I have got a concern about this code fragment:

+		if (buffer_dirty(bh)) {
+			if (test_set_buffer_locked(bh)) {
+				...
+				get_bh(bh);
+				spin_unlock(&journal->j_list_lock);
+				/* Submit all accumulated buffers to prevent
+				 * possible deadlocks */
+				submit_buffers(bufs, wbuf);
+				bufs = 0;
+				lock_buffer(bh);
+				spin_lock(&journal->j_list_lock);
+				/* Someone already cleaned up the buffer? */
+				if (!buffer_jbd(bh)
+					|| jh->b_jlist != BJ_SyncData) {
+					unlock_buffer(bh);
+					BUFFER_TRACE(bh, "already cleaned up");
+					put_bh(bh);
+					continue;
+				}
+				put_bh(bh);
+			}
+			if (test_clear_buffer_dirty(bh)) {
+				BUFFER_TRACE(bh, "needs writeout, submitting");
+				get_bh(bh);
+				wbuf[bufs++] = bh;
+				if (bufs == journal->j_wbufsize) {
+					spin_unlock(&journal->j_list_lock);
+					/* Writeout will be done at the
+					 * beginning of the loop */
+					goto write_out_data;
+				}
+			}
We lock up to "->j_wbufsize" buffers, one after the others.

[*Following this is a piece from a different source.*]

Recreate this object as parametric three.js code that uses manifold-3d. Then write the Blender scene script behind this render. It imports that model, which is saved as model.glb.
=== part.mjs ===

Originally, we toke a buffer, we did something to it, and we released it.
When we wanted two of them and the second one was not available, we
released the first one, too, in order to avoid dead-locks.

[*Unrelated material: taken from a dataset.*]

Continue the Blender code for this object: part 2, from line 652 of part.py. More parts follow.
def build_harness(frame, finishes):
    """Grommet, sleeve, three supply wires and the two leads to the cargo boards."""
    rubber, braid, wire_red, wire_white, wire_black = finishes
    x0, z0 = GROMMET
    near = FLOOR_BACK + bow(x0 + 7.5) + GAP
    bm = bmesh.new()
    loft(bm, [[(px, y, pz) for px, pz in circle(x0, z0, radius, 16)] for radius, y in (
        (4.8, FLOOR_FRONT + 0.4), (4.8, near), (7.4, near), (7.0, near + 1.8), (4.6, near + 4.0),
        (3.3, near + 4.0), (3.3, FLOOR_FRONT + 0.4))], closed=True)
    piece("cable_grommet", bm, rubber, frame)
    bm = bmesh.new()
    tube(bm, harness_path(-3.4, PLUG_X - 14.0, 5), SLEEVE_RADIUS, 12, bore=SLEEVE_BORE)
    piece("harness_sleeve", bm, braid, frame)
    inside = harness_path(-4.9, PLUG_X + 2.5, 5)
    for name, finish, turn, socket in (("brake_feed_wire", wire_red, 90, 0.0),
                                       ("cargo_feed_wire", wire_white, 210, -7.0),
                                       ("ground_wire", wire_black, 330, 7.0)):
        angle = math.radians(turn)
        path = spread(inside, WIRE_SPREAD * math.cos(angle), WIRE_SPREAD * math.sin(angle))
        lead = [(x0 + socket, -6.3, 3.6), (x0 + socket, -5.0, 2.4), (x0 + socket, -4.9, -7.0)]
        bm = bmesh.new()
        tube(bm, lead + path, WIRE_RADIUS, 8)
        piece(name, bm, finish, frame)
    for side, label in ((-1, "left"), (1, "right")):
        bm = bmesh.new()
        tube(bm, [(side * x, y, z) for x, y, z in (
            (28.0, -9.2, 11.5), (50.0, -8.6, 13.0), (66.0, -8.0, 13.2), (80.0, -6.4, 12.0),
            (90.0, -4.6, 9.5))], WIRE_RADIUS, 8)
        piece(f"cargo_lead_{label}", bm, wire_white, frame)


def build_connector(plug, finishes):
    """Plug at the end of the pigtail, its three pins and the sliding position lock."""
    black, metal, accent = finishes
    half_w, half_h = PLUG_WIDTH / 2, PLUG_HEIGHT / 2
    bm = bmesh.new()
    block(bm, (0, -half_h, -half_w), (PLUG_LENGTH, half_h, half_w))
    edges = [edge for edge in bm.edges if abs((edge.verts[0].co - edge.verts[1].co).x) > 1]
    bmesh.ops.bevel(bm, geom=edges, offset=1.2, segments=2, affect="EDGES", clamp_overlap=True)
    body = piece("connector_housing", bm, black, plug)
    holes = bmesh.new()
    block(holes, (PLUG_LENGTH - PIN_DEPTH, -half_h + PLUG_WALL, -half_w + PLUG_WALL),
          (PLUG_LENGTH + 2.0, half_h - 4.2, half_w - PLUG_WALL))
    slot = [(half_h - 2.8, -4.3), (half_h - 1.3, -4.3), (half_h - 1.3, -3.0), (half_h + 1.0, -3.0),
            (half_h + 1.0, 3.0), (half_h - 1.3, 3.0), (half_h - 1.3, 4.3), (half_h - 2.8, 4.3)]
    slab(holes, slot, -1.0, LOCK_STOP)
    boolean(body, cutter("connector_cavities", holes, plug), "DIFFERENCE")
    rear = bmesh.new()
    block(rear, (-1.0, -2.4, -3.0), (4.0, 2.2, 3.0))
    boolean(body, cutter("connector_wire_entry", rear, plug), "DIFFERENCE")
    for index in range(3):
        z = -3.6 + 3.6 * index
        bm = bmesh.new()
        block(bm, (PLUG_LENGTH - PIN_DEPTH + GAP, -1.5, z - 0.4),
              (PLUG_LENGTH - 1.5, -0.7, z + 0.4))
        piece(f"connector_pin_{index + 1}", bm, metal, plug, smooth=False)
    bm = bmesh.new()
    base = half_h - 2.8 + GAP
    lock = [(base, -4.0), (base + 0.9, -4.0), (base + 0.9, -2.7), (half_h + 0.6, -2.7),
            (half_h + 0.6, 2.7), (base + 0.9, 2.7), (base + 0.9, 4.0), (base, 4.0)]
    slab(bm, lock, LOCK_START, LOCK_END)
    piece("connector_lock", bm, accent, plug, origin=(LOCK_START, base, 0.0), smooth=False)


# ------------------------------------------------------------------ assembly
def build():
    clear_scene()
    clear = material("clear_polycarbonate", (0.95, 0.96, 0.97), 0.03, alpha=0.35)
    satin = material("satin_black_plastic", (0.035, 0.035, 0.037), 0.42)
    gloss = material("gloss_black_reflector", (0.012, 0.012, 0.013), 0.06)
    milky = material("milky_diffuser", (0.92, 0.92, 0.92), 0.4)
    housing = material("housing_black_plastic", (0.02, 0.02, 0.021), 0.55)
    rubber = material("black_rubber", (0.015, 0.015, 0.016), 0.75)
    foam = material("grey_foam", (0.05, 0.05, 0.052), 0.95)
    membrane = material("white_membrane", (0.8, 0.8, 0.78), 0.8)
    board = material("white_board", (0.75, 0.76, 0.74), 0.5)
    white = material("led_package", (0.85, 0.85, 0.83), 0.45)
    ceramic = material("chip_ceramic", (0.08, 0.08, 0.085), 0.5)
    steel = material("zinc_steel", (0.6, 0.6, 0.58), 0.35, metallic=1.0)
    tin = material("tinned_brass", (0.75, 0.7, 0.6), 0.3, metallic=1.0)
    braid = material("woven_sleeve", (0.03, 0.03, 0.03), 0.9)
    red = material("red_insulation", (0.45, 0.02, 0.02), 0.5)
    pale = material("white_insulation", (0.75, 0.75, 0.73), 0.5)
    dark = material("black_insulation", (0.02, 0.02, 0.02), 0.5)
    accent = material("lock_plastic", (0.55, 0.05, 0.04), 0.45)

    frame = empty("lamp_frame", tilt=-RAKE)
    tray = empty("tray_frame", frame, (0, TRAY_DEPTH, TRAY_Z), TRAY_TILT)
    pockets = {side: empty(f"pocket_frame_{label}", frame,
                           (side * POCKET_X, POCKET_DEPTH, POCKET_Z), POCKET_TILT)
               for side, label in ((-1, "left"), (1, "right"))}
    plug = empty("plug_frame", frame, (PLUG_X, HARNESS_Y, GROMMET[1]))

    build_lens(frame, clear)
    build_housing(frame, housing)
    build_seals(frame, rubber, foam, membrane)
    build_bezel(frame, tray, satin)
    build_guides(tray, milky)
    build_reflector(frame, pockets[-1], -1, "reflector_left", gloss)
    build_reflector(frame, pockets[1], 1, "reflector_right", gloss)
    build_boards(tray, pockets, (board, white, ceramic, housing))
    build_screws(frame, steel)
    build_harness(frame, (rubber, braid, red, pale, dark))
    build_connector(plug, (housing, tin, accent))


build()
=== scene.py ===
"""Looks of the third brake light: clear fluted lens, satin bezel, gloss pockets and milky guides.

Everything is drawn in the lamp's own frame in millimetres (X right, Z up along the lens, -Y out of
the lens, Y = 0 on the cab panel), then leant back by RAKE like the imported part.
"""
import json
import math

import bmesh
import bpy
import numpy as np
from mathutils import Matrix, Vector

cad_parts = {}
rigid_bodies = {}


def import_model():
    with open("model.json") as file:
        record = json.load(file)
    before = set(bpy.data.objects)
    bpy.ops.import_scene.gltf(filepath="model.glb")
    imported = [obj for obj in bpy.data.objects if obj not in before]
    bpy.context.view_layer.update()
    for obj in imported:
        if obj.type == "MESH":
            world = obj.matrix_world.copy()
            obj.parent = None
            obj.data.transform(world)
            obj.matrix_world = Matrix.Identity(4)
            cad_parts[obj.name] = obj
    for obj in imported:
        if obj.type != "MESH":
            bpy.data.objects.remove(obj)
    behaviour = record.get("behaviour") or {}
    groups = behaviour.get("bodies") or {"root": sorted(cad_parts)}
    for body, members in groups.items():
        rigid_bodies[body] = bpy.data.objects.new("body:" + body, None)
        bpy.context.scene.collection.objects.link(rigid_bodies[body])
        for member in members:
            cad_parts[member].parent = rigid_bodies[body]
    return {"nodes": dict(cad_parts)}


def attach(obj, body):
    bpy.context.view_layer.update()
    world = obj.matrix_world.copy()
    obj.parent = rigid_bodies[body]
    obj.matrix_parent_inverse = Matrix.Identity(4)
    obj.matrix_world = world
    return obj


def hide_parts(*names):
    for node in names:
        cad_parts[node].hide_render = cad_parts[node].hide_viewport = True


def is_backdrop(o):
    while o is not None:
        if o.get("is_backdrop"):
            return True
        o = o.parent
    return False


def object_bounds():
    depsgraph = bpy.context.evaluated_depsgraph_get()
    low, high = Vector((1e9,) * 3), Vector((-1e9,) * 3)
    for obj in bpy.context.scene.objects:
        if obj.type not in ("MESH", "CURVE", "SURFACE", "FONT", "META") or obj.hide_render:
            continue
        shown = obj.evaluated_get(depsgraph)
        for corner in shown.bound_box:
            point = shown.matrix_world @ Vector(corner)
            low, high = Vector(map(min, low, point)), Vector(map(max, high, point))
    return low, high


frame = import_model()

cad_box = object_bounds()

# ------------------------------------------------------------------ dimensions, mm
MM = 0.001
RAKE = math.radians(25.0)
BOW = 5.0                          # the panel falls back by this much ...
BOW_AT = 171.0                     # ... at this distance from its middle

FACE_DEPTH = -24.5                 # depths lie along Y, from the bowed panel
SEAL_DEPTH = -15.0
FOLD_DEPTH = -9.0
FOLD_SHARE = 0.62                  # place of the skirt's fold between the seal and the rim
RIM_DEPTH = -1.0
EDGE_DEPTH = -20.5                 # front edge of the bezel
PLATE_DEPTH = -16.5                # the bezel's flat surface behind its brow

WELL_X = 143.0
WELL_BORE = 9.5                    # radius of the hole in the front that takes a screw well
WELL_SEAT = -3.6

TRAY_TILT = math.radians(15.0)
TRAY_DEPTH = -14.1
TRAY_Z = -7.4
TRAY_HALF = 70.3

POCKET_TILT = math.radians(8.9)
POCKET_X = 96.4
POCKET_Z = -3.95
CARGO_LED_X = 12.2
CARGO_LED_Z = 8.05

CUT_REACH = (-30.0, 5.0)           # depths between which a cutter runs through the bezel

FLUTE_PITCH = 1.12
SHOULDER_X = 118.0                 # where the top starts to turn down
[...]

Keeping a couple of buffer locked for an unpredictably long time...
(Here you keep N-1 buffer locked while you are waiting for the Nth one.)
And not imposing / respecting any locking order...

The original code did not lock the buffers while it was composing the
list of buffers. "ll_rw_block()" locked one by one the buffers
and submitted them to the BIO. These buffers got eventually unlocked,
possibly before the some last buffers got locked by "ll_rw_block()".

This change implies an important difference in locking behavior.